How AI Is Actually Influencing the Enterprise Right Now
Enterprise AI coverage tends to swing between two extremes: breathless claims that AI is "transforming everything," and contrarian pieces insisting it's all hype. The real picture, based on what's actually being measured across thousands of organizations right now, is more nuanced than either. It's also more useful if you're trying to make decisions rather than write headlines.
Adoption is nearly universal. Scaled value is rare.
Start with the most important and consistently confirmed fact: enterprise AI usage is now close to ubiquitous.
The vast majority of organizations report using AI in at least one business function. But usage and value are not the same thing, and the gap between them is the defining story of enterprise AI in 2026.
Across multiple independent studies, the same pattern appears. Most organizations are experimenting with generative AI, but fewer than 10% have scaled AI agents beyond pilots in any given business function.
One widely cited research finding puts it starkly: most generative AI pilots fail to progress beyond the experimental stage, and many CEOs surveyed report seeing little or no measurable return from their AI investments so far.
This isn't a story about AI failing. It's a story about the distance between a successful pilot and a successful production deployment being far larger than most organizations expected.
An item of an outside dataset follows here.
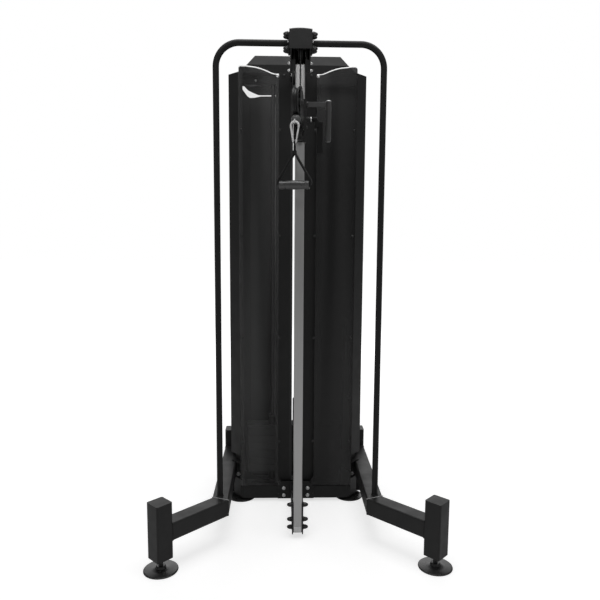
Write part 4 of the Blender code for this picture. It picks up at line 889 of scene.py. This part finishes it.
def on_plunger(profile, sides=40):
    """A profile turned about the plunger's line."""
    return lathe(profile, (0, COLUMN_Y, PLUNGER_Z), ACROSS, sides)


def lever_mesh():
    """The grooved collar, the block and the flat lever bar."""
    collar = on_plunger([(0, 0.0537), (0.0098, 0.0537), (0.0105, 0.0544), (0.0105, 0.06), (0.0095, 0.0606),
                         (0.0095, 0.0612), (0.0105, 0.0618), (0.0105, 0.0722), (0.0098, 0.073), (0, 0.073)])
    tall = (PLUNGER_Z - 0.034, PLUNGER_Z - 0.006)
    block = plate((0.0625, 0.08), tall, (COLUMN_Y - 0.008, COLUMN_Y + 0.008), bevel=0.001)
    outline = rounded(0.0235, 0.129, 0.003, (0.08425, 1.7765), 3)
    bar = prism(outline, COLUMN_Y - 0.003, COLUMN_Y + 0.003, "Y", 0.0008)
    return merged([collar, block, bar])


# Profiles of turned pieces
PLUNGER = [(0, 0.0208), (0.0042, 0.0208), (0.0054, 0.022), (0.0054, 0.066), (0, 0.066)]
BARREL_RING = [(0.0058, 0.0446), (0.0106, 0.0446), (0.0109, 0.0451), (0.0109, 0.0482), (0.0106, 0.0487),
               (0.0058, 0.0487)]
SELECTOR_PIN = [(0, -0.03), (0.0105, -0.03), (0.0132, -0.0292), (0.0146, -0.0272), (0.015, -0.024),
                (0.015, -0.008), (0.0146, -0.005), (0.012, -0.0014), (0.0085, -0.0008), (0.0055, -0.0006),
                (0.0055, 0.05), (0.003, 0.053), (0, 0.053)]


# Cable

def middle(y, z):
    """A place in the machine's middle plane."""
    return (0, y, z)


def run(start, end, pieces):
    """Points of a straight run."""
    return [tuple(Vector(start).lerp(Vector(end), k / pieces)) for k in range(pieces + 1)]


def upright_run(y, start, end, pieces):
    """Points of a run straight up or down in the middle plane."""
    return run(middle(y, start), middle(y, end), pieces)


def wound(centre, radius, start, end, steps):
    """Points of cable that lies in a pulley's groove."""
    return [middle(y, z) for y, z in arc(centre, radius, start, end, steps)]


def cable_piece(name, path, body, replaced=()):
    """Cable that keeps its shape."""
    piece(name, tube(path, CABLE_RADIUS, 14), CABLE, body, "cable_cover", replaced)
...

The bottleneck has shifted from access to execution
For years, the assumed constraint on enterprise AI was capability. Models simply weren't good enough.
That's no longer the binding constraint, and leading AI labs are now saying so explicitly.
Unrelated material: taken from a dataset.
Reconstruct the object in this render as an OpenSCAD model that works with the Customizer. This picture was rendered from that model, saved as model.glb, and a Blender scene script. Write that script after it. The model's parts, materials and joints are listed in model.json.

The real bottleneck, as one major AI company described it, isn't model capability. It's identifying useful applications, redesigning workflows, connecting AI to existing systems, and driving organizational adoption.
Those are not model problems. They're systems integration and change-management problems.
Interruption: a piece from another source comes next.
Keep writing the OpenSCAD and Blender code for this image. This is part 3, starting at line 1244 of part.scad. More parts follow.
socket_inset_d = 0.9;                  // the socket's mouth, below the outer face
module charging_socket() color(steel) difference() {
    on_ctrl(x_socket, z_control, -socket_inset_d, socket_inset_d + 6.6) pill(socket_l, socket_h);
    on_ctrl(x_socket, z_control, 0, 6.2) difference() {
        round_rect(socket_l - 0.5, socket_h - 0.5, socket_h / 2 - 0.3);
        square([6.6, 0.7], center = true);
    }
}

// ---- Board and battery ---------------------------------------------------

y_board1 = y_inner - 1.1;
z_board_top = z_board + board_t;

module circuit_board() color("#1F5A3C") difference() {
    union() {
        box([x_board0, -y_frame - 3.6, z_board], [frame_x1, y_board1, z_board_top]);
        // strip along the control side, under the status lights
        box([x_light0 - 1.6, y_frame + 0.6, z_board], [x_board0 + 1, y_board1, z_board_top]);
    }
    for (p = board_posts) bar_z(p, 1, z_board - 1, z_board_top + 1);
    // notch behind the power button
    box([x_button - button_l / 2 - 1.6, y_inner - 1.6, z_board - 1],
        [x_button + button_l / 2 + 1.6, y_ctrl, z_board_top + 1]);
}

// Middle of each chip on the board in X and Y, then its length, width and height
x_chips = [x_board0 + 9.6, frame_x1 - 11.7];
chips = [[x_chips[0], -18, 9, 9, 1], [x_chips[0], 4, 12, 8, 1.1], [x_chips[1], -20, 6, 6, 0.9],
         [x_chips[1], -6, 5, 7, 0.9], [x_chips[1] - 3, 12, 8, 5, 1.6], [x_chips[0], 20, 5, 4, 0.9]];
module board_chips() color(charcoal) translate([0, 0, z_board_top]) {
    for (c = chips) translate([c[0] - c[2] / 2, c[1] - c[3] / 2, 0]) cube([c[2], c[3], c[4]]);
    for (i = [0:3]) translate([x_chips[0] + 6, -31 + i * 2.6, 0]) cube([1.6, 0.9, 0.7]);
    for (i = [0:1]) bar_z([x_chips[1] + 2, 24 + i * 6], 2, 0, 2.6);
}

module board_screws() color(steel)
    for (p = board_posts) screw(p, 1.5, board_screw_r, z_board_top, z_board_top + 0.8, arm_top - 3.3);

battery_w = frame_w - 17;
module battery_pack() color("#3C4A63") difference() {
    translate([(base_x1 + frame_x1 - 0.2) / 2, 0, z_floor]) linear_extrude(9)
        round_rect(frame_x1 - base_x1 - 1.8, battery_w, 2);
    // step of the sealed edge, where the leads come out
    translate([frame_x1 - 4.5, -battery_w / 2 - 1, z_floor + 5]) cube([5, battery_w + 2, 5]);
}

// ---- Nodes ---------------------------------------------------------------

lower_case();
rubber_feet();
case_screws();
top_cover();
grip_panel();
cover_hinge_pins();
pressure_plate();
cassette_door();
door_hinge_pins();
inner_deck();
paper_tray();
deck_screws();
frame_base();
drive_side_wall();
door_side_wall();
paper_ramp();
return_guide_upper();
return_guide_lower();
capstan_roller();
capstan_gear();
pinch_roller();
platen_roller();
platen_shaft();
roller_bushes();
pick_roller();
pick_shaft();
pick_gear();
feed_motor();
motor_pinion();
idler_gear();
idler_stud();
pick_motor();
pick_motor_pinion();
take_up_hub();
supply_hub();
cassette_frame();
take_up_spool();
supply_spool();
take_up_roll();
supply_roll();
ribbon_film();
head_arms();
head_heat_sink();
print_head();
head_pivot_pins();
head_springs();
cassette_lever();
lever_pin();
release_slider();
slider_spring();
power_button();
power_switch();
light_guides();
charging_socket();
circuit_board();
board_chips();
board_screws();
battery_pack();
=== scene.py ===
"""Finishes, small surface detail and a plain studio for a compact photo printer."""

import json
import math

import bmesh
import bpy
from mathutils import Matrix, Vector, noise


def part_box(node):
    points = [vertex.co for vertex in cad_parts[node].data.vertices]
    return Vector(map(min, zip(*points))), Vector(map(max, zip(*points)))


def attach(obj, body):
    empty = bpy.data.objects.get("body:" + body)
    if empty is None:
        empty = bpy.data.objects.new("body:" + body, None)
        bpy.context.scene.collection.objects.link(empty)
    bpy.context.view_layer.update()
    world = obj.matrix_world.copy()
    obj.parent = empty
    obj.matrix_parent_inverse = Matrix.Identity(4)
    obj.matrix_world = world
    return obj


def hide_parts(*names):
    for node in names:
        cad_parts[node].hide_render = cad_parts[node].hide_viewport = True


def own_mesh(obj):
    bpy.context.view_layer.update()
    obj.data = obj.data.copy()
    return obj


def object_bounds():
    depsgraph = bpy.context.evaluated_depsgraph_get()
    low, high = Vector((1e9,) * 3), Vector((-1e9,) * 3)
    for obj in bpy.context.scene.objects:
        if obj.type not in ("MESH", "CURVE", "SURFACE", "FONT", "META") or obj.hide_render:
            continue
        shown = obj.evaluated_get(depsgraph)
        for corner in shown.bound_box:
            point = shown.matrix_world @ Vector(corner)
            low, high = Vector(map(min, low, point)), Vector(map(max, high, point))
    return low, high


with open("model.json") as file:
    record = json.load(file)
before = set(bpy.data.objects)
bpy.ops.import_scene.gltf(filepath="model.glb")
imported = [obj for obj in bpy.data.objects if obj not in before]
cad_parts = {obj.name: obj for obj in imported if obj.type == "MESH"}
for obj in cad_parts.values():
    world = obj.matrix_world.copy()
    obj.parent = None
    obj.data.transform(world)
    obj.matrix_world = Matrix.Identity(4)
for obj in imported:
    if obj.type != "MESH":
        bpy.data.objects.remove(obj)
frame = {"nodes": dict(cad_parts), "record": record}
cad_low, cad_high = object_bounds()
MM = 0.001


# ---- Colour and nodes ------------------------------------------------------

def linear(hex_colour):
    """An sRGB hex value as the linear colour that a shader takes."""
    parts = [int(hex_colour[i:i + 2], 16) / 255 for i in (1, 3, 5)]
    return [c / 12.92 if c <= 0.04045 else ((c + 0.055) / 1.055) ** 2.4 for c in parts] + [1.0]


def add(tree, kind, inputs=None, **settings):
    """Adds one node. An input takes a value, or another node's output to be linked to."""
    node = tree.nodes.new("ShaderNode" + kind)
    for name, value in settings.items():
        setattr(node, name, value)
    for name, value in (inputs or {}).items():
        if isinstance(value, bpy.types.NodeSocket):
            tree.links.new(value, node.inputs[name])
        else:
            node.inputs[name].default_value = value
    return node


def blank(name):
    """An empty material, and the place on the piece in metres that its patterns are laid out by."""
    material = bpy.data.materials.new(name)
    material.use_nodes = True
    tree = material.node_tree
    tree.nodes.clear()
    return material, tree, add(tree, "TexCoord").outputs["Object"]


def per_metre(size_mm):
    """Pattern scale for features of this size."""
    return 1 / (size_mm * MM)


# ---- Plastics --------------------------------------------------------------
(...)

That reality explains why some of the world's largest AI companies are investing hundreds of millions of dollars into consulting and partner ecosystems rather than focusing exclusively on building better models.
The same pattern shows up when examining what predicts financial impact.
Across a broad set of enterprise success factors, the strongest predictor of profit impact wasn't model quality, technology selection, or investment size. It was workflow redesign: rethinking how work gets done before adding AI.
Organizations that redesigned processes around AI were roughly twice as likely to exceed revenue goals as those that simply layered AI tools onto existing workflows.
Governance is becoming a competitive differentiator
As AI evolves from answering questions to taking autonomous actions, approving transactions, executing multi-step workflows, and making decisions with real consequences, governance shifts from a compliance exercise to a strategic capability.
A meaningful share of agentic AI projects are at risk of cancellation because of governance gaps rather than technical failures. At the same time, only a minority of organizations report having mature governance frameworks for autonomous AI agents.
The organizations pulling ahead aren't necessarily the fastest movers.
They're the ones that built monitoring, audit trails, and human oversight into their systems from the beginning instead of treating governance as something to add after a problem occurs.
The skills gap is bigger than the budget gap
It would be convenient if money were the biggest obstacle to enterprise AI.
It isn't.
Across major surveys, skills shortages, governance structures, and change-management challenges consistently rank above technical limitations as barriers to scaling AI.
A significant number of executives report that AI adoption is creating internal tension, particularly between IT teams and business units over deployment responsibilities and governance.
This has important implications for resource allocation.
Buying more AI tools without building the internal capability to redesign workflows around them is a remarkably reliable way to accumulate expensive subscriptions instead of meaningful transformation.
What this means for enterprise AI strategy
Several practical lessons emerge consistently across industries.
Don't measure success by the number of AI tools you've deployed. Measure how many workflows have actually been redesigned around AI, because that's the variable most closely linked to financial outcomes.
Build governance before scaling. Many of the projects that fail in the coming years will be those that expanded rapidly without monitoring, audit trails, or clear accountability.
Invest in skills and change management as heavily as you invest in technology. Organizations creating real value aren't necessarily using better models. They're enabling people to use those models effectively inside redesigned processes.
Be honest about where you are. If most of your use cases are still in pilot mode, you're not behind. Most organizations are in the same position. The real danger isn't being in pilot mode. It's mistaking pilot activity for production-scale value.
The real enterprise AI story
The enterprise AI story today isn't that AI is transforming business.
It's that a relatively small group of organizations has figured out how to turn AI into operational change, while most are still trying to bridge that gap.
The distance between those two groups is where the real competitive advantage of the next several years will be created.